My son and his ex were both living in my property (extended family type)for 3 years and there is a two year old daughter from the marriage. This property of mines was purchased by me in 1996 and has my name on the title deeds.
My son is suffering bipolar disorder and is in the process of divorce and is getting legal aid. The ex has just found out that he has 2 property under his name. The first property was purchased by me in 1998. I checked land registry and the property is in the name of my two sons. This was shocking as at that time my sons were 15 & 14! Therefore underage. I spoke to my solicitor who dealt with this at the time, and has accepted this error in writing and will not charge for any work undertaken. He will transfer the property in my name as clearly an error was made at that time. What is the legal implication of this property in divorce proceedings?

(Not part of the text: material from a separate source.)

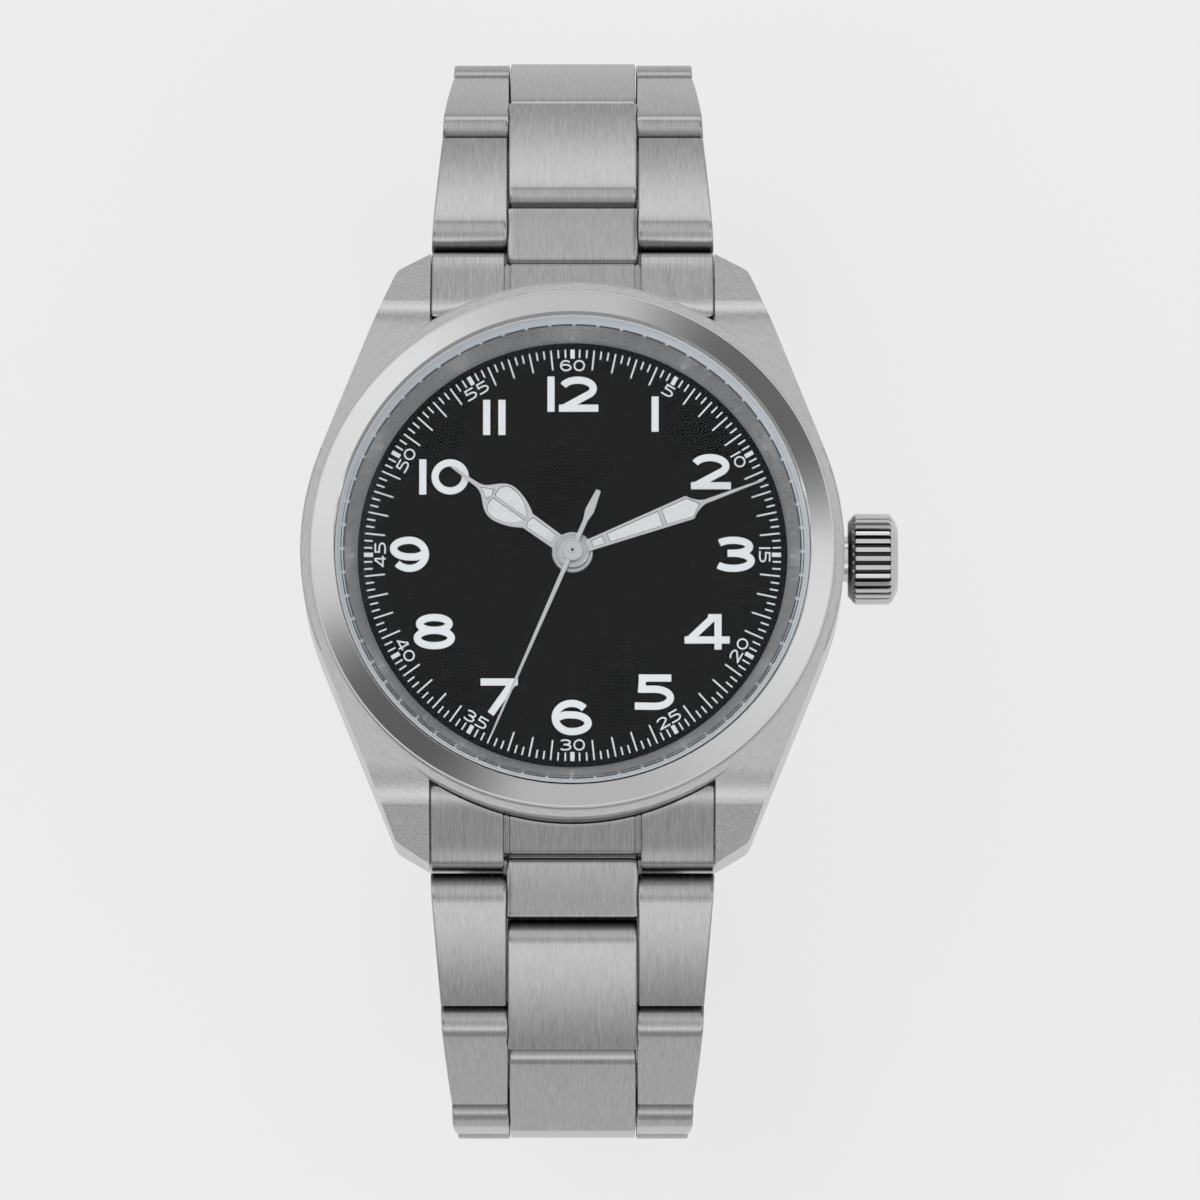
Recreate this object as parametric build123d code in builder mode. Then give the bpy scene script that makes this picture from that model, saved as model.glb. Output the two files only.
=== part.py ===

The second property was purchased in 2004 and has mines, my wife, and my two sons name on the property. 4 people in total. However at the time I registered the property as a deed of trust.Again, what are the legal implications ofthis in divorce?
My son married in Mar 2008,daughter in Feb 2009 and seperated in June 2011.
Will his ex have any rights to any of these assets? What can i do to protect my assets?
With regard to the first property, you need the solicitor to confirm in wirting the original instructions and that the property being in the names of your sons was an error.
It is likely that at present, the property would be considered to be held by your sons as trustees for you - i.e. they are the legal owners byut you are the beneficial owner, and entitled to have the property re-conveyed to you.
The solicitors who made the original error should cover all costs involved in getting this corrected.
As your son was never a beneficial owner of the property he has no claim against it so it does not come into his divorce.
Obviously his wife may challenge this which is why you need very clear confirmation from the solicitor dealing with it. It may be necessary for you to be joined as an intervenor in the proceedigns between your son and his wife and if so, you may nee to speak to the original solicitors about apaying your legal fees for this.
With regard to the second property, it depends what the trust deed says. Your son''s interest under that trust will be a matrimonial asset. So if the trust deed says he has a 24% interest, then his 24% is an asset which his wife has a claim against.